With a light drizzle falling from the sky, Zandrea Stephens sat in her car in the parking lot of the Lanier Point Athletic Complex, fearing she would have to postpone the event she had planned for a second time.
But about 45 minutes later, cars started pulling up and team members for the kickball tournament she had organized to raise money for March of Dimes and the Children at Play Fund began to head toward the fields.
“I’m actually amazed that this many people came out,” said Stephens, an assistant division manager with Gainesville Parks and Recreation and part of the March of Dimes leadership team.
She decided to bring the two organizations she’s a part of together for one day and one event to raise money and awareness for them. Through the Kicking it for Babies kickball tournament, she said she was able to raise around $900 that will be split between the two organizations.
The Children at Play Fund helps children in Hall County who can’t afford to take part in activities like pee wee and youth athletics, day camps and instructional classes. Through the fund, their fees could be paid or equipment bought for them.
March of Dimes is a national nonprofit that helps mothers during pregnancy and with premature births. That’s what brought Stephens to come up with the idea for a kickball tournament in the first place.
She has twins, Joshua and Caleb Gearing, that were born at 26 weeks at about 2 pounds apiece, so she has benefitted from March of Dimes and knows how much it can help other mothers.
“Not only did I experience what March of Dimes is representing, I lived it,” Stephens said. “So I’m out here for that cause.”
She wasn’t the only one there that has benefitted from March of Dimes. Melissa Payne was there with her kickball team, Amazing Graceanne, to play in the tournament as well. Payne’s daughter, Graceanne, who was given just a 5 percent chance to live, was the 2015 March of Dimes Ambassador for the area.
“I had no warning or risk factors for a premature baby,” said Payne, whose daughter was born 14 weeks early at 1 pound, 12 ounces. “But when she was in the (neonatal intensive care unit), she was there for 97 days.
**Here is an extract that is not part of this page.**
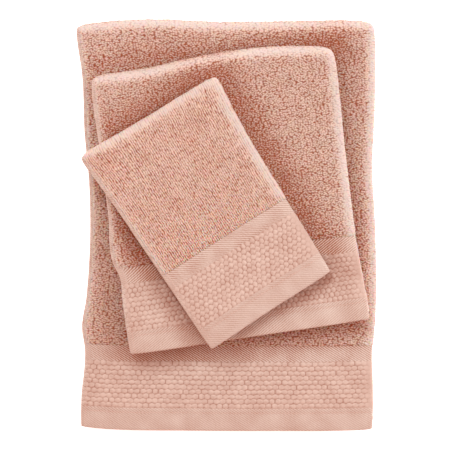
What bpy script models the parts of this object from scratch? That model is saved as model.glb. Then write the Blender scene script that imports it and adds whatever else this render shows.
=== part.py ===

We had a lot of very successful treatments for her. And the research that founded those treatments was funded by the March of Dimes.”
And that’s the reason her friends and family registered their team for just $6 per person to play in the tournament. Other local companies that took part were Georgia Power, Brenau University, Longstreet Clinic, Publix and MP Equipment.
“It’s a great cause Publix has supported for a long time,” said Cole Bentley, an assistant store manager at Publix in Flowery Branch. “I think it’s good what March of Dimes does, so a baby can be healthy and survive and live a life that’s full.”
As the tournament was going on, Stephens couldn’t help but to sit back and watch as the games were played. She said she was “overwhelmed” and even started looking forward to next year’s tournament.
“I just though let’s give this a shot,” Stephens said. “I thought it could be very successful, and since it was, we’re looking to do it for years to come.”